> Data provided
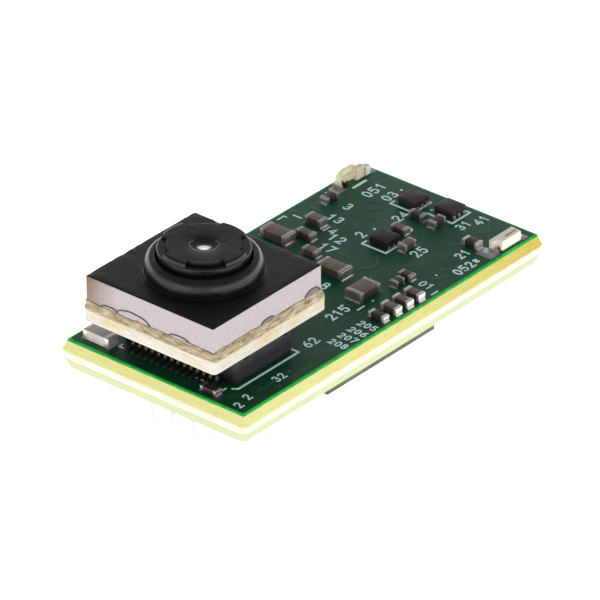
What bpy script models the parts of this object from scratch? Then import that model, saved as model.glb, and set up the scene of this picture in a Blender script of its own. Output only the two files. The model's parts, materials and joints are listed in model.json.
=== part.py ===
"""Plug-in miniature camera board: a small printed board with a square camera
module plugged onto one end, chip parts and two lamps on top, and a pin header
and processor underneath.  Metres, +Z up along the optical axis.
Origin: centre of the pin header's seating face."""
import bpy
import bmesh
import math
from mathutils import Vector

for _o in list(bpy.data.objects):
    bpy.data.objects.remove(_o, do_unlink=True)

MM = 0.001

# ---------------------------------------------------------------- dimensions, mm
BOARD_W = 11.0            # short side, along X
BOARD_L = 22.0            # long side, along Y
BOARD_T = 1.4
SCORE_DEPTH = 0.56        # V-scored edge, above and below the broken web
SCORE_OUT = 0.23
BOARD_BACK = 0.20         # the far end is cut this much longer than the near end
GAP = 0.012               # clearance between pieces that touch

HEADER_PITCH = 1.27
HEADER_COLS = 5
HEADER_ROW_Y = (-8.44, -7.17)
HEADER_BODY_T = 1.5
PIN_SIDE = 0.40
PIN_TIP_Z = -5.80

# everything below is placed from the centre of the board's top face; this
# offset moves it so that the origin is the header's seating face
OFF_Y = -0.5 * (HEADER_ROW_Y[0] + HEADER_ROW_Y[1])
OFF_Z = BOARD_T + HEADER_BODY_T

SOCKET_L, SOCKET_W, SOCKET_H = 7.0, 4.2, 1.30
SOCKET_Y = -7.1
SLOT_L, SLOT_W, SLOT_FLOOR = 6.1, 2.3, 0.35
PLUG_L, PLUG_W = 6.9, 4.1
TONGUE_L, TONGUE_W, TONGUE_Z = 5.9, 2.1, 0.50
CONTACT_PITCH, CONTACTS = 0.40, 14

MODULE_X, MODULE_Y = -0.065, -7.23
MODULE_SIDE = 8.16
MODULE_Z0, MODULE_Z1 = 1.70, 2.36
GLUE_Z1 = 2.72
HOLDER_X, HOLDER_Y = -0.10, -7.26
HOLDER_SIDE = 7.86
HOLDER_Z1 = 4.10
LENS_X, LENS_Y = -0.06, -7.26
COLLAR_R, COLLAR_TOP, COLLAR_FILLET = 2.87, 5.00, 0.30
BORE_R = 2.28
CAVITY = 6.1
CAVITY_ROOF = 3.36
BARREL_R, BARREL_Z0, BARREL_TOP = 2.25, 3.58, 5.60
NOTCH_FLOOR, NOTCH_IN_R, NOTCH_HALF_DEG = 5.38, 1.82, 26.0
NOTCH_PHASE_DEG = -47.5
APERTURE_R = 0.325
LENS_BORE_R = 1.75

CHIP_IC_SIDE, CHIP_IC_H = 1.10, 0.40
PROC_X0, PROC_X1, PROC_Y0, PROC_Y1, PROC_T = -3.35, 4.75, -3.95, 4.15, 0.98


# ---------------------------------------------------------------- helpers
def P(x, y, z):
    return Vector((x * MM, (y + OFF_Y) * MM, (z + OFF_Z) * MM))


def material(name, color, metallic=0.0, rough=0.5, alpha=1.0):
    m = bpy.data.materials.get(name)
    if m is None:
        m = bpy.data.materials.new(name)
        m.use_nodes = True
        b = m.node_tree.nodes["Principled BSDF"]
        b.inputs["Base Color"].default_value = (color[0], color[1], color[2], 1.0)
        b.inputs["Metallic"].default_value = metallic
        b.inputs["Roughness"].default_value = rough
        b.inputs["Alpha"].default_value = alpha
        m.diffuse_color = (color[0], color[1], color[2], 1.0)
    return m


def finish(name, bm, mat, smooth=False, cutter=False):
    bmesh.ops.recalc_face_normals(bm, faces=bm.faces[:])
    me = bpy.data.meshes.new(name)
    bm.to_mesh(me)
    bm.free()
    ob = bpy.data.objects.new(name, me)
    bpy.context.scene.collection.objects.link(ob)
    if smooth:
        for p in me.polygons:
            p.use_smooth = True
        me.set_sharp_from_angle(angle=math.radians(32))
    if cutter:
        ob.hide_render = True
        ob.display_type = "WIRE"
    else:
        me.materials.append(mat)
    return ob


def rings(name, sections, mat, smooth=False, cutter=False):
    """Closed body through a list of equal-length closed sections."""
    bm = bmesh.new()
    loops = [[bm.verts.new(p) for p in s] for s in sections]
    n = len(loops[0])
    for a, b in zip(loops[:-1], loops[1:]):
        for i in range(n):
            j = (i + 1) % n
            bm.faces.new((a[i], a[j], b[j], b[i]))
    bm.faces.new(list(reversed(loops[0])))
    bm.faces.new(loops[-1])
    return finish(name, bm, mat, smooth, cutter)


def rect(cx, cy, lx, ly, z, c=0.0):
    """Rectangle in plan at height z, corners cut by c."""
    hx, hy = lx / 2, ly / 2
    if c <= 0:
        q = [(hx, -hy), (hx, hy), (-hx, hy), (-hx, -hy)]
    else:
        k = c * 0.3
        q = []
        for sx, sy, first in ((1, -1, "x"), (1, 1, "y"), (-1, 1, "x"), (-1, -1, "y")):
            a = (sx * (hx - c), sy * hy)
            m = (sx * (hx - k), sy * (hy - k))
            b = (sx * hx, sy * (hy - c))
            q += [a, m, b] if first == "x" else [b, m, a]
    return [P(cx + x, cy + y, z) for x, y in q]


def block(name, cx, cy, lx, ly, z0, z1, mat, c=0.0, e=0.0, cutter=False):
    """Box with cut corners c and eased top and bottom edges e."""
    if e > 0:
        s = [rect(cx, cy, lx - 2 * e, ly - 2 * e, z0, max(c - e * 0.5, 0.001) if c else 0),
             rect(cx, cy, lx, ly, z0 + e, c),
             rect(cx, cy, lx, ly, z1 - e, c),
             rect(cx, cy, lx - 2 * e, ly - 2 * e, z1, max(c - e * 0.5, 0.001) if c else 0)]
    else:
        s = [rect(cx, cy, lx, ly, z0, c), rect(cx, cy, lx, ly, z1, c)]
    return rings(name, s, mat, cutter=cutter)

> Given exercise
Write out the whole listing exactly.

> Expected answer
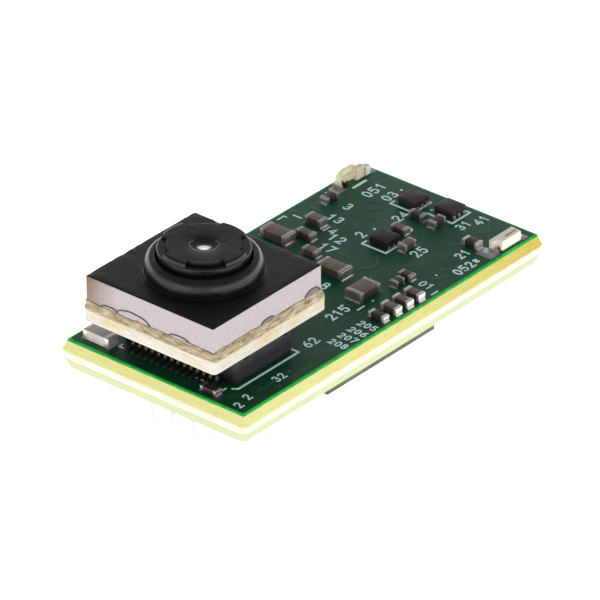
What bpy script models the parts of this object from scratch? Then import that model, saved as model.glb, and set up the scene of this picture in a Blender script of its own. Output only the two files. The model's parts, materials and joints are listed in model.json.
=== part.py ===
"""Plug-in miniature camera board: a small printed board with a square camera
module plugged onto one end, chip parts and two lamps on top, and a pin header
and processor underneath.  Metres, +Z up along the optical axis.
Origin: centre of the pin header's seating face."""
import bpy
import bmesh
import math
from mathutils import Vector

for _o in list(bpy.data.objects):
    bpy.data.objects.remove(_o, do_unlink=True)

MM = 0.001

# ---------------------------------------------------------------- dimensions, mm
BOARD_W = 11.0            # short side, along X
BOARD_L = 22.0            # long side, along Y
BOARD_T = 1.4
SCORE_DEPTH = 0.56        # V-scored edge, above and below the broken web
SCORE_OUT = 0.23
BOARD_BACK = 0.20         # the far end is cut this much longer than the near end
GAP = 0.012               # clearance between pieces that touch

HEADER_PITCH = 1.27
HEADER_COLS = 5
HEADER_ROW_Y = (-8.44, -7.17)
HEADER_BODY_T = 1.5
PIN_SIDE = 0.40
PIN_TIP_Z = -5.80

# everything below is placed from the centre of the board's top face; this
# offset moves it so that the origin is the header's seating face
OFF_Y = -0.5 * (HEADER_ROW_Y[0] + HEADER_ROW_Y[1])
OFF_Z = BOARD_T + HEADER_BODY_T

SOCKET_L, SOCKET_W, SOCKET_H = 7.0, 4.2, 1.30
SOCKET_Y = -7.1
SLOT_L, SLOT_W, SLOT_FLOOR = 6.1, 2.3, 0.35
PLUG_L, PLUG_W = 6.9, 4.1
TONGUE_L, TONGUE_W, TONGUE_Z = 5.9, 2.1, 0.50
CONTACT_PITCH, CONTACTS = 0.40, 14

MODULE_X, MODULE_Y = -0.065, -7.23
MODULE_SIDE = 8.16
MODULE_Z0, MODULE_Z1 = 1.70, 2.36
GLUE_Z1 = 2.72
HOLDER_X, HOLDER_Y = -0.10, -7.26
HOLDER_SIDE = 7.86
HOLDER_Z1 = 4.10
LENS_X, LENS_Y = -0.06, -7.26
COLLAR_R, COLLAR_TOP, COLLAR_FILLET = 2.87, 5.00, 0.30
BORE_R = 2.28
CAVITY = 6.1
CAVITY_ROOF = 3.36
BARREL_R, BARREL_Z0, BARREL_TOP = 2.25, 3.58, 5.60
NOTCH_FLOOR, NOTCH_IN_R, NOTCH_HALF_DEG = 5.38, 1.82, 26.0
NOTCH_PHASE_DEG = -47.5
APERTURE_R = 0.325
LENS_BORE_R = 1.75

CHIP_IC_SIDE, CHIP_IC_H = 1.10, 0.40
PROC_X0, PROC_X1, PROC_Y0, PROC_Y1, PROC_T = -3.35, 4.75, -3.95, 4.15, 0.98


# ---------------------------------------------------------------- helpers
def P(x, y, z):
    return Vector((x * MM, (y + OFF_Y) * MM, (z + OFF_Z) * MM))


def material(name, color, metallic=0.0, rough=0.5, alpha=1.0):
    m = bpy.data.materials.get(name)
    if m is None:
        m = bpy.data.materials.new(name)
        m.use_nodes = True
        b = m.node_tree.nodes["Principled BSDF"]
        b.inputs["Base Color"].default_value = (color[0], color[1], color[2], 1.0)
        b.inputs["Metallic"].default_value = metallic
        b.inputs["Roughness"].default_value = rough
        b.inputs["Alpha"].default_value = alpha
        m.diffuse_color = (color[0], color[1], color[2], 1.0)
    return m


def finish(name, bm, mat, smooth=False, cutter=False):
    bmesh.ops.recalc_face_normals(bm, faces=bm.faces[:])
    me = bpy.data.meshes.new(name)
    bm.to_mesh(me)
    bm.free()
    ob = bpy.data.objects.new(name, me)
    bpy.context.scene.collection.objects.link(ob)
    if smooth:
        for p in me.polygons:
            p.use_smooth = True
        me.set_sharp_from_angle(angle=math.radians(32))
    if cutter:
        ob.hide_render = True
        ob.display_type = "WIRE"
    else:
        me.materials.append(mat)
    return ob


def rings(name, sections, mat, smooth=False, cutter=False):
    """Closed body through a list of equal-length closed sections."""
    bm = bmesh.new()
    loops = [[bm.verts.new(p) for p in s] for s in sections]
    n = len(loops[0])
    for a, b in zip(loops[:-1], loops[1:]):
        for i in range(n):
            j = (i + 1) % n
            bm.faces.new((a[i], a[j], b[j], b[i]))
    bm.faces.new(list(reversed(loops[0])))
    bm.faces.new(loops[-1])
    return finish(name, bm, mat, smooth, cutter)


def rect(cx, cy, lx, ly, z, c=0.0):
    """Rectangle in plan at height z, corners cut by c."""
    hx, hy = lx / 2, ly / 2
    if c <= 0:
        q = [(hx, -hy), (hx, hy), (-hx, hy), (-hx, -hy)]
    else:
        k = c * 0.3
        q = []
        for sx, sy, first in ((1, -1, "x"), (1, 1, "y"), (-1, 1, "x"), (-1, -1, "y")):
            a = (sx * (hx - c), sy * hy)
            m = (sx * (hx - k), sy * (hy - k))
            b = (sx * hx, sy * (hy - c))
            q += [a, m, b] if first == "x" else [b, m, a]
    return [P(cx + x, cy + y, z) for x, y in q]


def block(name, cx, cy, lx, ly, z0, z1, mat, c=0.0, e=0.0, cutter=False):
    """Box with cut corners c and eased top and bottom edges e."""
    if e > 0:
        s = [rect(cx, cy, lx - 2 * e, ly - 2 * e, z0, max(c - e * 0.5, 0.001) if c else 0),
             rect(cx, cy, lx, ly, z0 + e, c),
             rect(cx, cy, lx, ly, z1 - e, c),
             rect(cx, cy, lx - 2 * e, ly - 2 * e, z1, max(c - e * 0.5, 0.001) if c else 0)]
    else:
        s = [rect(cx, cy, lx, ly, z0, c), rect(cx, cy, lx, ly, z1, c)]
    return rings(name, s, mat, cutter=cutter)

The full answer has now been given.